# Directions
Reproduce exactly the lines from the line with "left_frame_tube();" through the line with "obj.matrix_world = world", both included, and no other lines.
────────
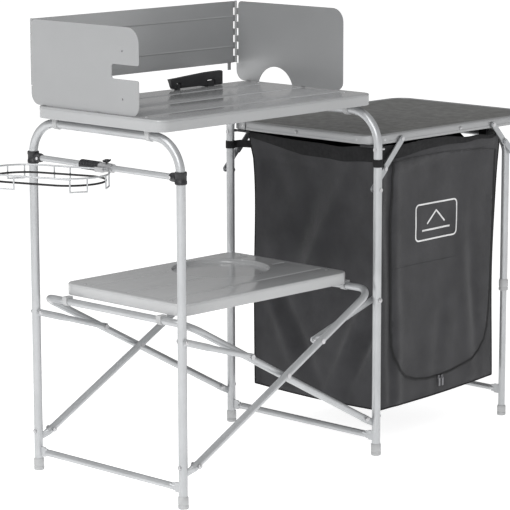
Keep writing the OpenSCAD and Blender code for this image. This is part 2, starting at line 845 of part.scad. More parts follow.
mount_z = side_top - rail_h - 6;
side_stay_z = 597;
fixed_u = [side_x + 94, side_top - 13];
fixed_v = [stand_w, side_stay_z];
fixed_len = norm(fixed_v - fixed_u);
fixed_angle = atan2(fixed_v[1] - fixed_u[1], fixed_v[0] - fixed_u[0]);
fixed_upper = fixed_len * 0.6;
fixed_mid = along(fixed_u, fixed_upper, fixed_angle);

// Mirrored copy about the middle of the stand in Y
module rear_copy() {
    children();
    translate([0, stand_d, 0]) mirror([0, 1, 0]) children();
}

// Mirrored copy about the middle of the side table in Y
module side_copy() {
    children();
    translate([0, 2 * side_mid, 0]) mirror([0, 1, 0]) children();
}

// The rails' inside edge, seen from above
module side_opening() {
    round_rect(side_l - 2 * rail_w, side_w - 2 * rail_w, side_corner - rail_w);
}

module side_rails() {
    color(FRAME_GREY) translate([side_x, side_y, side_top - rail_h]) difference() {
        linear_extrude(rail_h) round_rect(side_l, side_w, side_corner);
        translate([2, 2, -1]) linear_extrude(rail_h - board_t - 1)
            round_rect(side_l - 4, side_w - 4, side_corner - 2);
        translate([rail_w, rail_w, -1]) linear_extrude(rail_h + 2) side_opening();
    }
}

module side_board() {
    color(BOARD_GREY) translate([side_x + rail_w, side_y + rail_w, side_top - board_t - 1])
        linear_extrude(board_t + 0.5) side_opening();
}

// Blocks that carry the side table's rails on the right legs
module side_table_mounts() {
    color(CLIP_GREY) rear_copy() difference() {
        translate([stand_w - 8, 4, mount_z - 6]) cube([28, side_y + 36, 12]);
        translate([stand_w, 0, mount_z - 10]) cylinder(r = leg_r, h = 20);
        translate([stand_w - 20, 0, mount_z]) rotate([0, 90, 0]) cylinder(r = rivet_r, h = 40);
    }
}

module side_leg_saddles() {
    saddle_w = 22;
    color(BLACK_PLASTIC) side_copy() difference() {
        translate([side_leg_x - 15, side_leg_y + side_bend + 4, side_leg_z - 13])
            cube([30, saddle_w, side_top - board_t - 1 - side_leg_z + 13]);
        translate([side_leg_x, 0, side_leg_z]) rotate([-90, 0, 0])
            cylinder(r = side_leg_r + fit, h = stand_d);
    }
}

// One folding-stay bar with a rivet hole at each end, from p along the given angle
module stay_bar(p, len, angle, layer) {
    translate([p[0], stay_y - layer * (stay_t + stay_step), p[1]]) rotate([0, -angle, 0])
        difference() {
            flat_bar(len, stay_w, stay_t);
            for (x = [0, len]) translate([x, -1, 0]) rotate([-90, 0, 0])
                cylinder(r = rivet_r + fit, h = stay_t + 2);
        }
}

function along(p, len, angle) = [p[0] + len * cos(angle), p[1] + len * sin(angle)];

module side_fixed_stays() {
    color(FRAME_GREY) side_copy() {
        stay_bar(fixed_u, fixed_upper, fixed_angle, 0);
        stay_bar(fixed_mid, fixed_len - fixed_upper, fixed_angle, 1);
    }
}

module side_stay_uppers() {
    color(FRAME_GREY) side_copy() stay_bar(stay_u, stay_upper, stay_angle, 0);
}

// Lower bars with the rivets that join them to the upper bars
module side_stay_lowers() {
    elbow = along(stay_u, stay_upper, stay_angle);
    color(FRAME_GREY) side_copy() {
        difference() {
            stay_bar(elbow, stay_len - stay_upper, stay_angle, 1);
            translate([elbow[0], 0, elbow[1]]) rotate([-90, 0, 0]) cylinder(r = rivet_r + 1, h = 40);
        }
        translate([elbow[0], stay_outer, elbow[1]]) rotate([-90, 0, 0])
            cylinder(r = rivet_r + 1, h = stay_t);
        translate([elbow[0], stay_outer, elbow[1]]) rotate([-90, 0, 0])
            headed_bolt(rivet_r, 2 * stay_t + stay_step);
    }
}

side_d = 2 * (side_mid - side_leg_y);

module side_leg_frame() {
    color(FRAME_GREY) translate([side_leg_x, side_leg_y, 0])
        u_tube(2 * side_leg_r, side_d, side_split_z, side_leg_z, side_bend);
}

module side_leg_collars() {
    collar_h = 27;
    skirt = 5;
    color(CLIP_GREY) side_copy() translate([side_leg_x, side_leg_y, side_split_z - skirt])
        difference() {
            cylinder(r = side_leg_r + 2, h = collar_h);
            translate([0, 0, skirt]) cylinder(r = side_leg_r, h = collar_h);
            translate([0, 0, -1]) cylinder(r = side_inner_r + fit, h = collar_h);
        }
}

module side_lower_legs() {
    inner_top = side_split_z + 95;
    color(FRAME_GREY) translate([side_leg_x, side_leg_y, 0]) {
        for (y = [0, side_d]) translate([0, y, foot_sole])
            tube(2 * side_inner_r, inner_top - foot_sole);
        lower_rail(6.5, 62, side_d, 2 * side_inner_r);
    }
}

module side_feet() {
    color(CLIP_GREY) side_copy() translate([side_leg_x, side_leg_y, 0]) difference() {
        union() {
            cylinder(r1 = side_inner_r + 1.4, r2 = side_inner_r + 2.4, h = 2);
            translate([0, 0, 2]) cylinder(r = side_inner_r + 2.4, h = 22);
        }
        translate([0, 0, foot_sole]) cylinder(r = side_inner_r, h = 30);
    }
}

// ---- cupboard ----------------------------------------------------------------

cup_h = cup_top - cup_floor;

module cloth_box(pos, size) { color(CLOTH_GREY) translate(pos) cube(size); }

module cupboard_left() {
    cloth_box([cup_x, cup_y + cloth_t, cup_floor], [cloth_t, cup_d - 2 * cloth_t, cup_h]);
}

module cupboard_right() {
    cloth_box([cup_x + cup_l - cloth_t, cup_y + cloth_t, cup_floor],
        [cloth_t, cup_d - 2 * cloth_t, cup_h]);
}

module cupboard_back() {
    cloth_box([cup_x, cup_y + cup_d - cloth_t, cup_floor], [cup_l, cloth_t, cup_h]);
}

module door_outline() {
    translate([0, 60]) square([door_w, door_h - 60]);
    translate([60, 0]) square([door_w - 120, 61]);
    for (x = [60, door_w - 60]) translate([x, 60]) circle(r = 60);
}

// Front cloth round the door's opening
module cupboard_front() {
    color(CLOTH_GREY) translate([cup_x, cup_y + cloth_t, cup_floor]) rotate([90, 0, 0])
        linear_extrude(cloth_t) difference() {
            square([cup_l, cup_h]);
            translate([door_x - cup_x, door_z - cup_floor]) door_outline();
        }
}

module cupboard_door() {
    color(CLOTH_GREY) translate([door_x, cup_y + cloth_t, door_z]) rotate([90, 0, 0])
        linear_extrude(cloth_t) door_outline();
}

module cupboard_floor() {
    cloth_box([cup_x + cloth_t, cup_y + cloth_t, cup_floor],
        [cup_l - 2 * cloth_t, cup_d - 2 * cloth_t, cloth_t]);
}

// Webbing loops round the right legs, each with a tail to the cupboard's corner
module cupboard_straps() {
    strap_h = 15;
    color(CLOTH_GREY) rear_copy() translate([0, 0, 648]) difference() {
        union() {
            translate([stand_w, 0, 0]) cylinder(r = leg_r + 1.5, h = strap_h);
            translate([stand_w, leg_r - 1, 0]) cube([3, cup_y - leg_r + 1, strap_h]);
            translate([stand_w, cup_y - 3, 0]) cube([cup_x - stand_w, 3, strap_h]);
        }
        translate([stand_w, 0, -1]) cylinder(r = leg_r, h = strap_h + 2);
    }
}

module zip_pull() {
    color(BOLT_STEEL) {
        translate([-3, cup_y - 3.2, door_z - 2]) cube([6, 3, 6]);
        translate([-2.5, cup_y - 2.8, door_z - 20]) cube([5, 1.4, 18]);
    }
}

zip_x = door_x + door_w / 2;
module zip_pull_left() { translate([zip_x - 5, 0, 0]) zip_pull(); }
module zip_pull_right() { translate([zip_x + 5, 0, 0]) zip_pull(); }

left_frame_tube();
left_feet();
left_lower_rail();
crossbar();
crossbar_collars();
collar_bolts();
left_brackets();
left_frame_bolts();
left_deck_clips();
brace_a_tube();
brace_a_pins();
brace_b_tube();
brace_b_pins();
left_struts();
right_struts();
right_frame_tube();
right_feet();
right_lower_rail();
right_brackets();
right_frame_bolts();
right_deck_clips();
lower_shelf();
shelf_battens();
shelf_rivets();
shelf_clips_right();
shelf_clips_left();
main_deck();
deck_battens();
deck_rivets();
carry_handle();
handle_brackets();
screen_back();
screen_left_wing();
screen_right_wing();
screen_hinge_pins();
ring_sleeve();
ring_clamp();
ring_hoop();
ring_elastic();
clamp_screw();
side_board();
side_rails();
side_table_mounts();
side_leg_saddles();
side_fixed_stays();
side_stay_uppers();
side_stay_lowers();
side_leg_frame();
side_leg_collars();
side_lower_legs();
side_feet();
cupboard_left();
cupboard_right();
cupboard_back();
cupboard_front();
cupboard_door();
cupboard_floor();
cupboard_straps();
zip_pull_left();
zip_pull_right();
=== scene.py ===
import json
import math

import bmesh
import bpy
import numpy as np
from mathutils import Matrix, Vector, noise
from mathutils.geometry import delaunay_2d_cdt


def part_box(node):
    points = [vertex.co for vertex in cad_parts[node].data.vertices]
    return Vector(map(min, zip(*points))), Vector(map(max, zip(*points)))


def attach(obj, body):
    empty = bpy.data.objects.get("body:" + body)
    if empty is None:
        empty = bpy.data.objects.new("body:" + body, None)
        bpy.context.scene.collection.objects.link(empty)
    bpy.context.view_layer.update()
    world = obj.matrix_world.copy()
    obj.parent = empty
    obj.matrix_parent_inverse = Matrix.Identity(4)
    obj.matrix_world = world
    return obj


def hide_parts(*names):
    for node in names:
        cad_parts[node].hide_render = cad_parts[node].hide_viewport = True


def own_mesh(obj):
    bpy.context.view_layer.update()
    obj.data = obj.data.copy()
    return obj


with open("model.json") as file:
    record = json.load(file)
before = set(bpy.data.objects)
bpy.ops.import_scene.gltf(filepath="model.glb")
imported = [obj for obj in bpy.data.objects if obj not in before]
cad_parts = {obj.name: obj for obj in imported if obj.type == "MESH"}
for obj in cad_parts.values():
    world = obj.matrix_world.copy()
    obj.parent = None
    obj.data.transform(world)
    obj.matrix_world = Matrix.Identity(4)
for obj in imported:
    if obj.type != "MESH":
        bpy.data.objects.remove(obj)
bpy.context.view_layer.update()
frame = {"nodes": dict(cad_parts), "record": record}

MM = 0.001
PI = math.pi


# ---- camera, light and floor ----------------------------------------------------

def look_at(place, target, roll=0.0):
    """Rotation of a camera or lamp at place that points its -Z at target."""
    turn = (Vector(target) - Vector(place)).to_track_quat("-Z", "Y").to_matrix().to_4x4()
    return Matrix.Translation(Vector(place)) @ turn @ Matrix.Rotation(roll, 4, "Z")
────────
# Finished task
left_frame_tube();
left_feet();
left_lower_rail();
crossbar();
crossbar_collars();
collar_bolts();
left_brackets();
left_frame_bolts();
left_deck_clips();
brace_a_tube();
brace_a_pins();
brace_b_tube();
brace_b_pins();
left_struts();
right_struts();
right_frame_tube();
right_feet();
right_lower_rail();
right_brackets();
right_frame_bolts();
right_deck_clips();
lower_shelf();
shelf_battens();
shelf_rivets();
shelf_clips_right();
shelf_clips_left();
main_deck();
deck_battens();
deck_rivets();
carry_handle();
handle_brackets();
screen_back();
screen_left_wing();
screen_right_wing();
screen_hinge_pins();
ring_sleeve();
ring_clamp();
ring_hoop();
ring_elastic();
clamp_screw();
side_board();
side_rails();
side_table_mounts();
side_leg_saddles();
side_fixed_stays();
side_stay_uppers();
side_stay_lowers();
side_leg_frame();
side_leg_collars();
side_lower_legs();
side_feet();
cupboard_left();
cupboard_right();
cupboard_back();
cupboard_front();
cupboard_door();
cupboard_floor();
cupboard_straps();
zip_pull_left();
zip_pull_right();
=== scene.py ===
import json
import math

import bmesh
import bpy
import numpy as np
from mathutils import Matrix, Vector, noise
from mathutils.geometry import delaunay_2d_cdt


def part_box(node):
    points = [vertex.co for vertex in cad_parts[node].data.vertices]
    return Vector(map(min, zip(*points))), Vector(map(max, zip(*points)))


def attach(obj, body):
    empty = bpy.data.objects.get("body:" + body)
    if empty is None:
        empty = bpy.data.objects.new("body:" + body, None)
        bpy.context.scene.collection.objects.link(empty)
    bpy.context.view_layer.update()
    world = obj.matrix_world.copy()
    obj.parent = empty
    obj.matrix_parent_inverse = Matrix.Identity(4)
    obj.matrix_world = world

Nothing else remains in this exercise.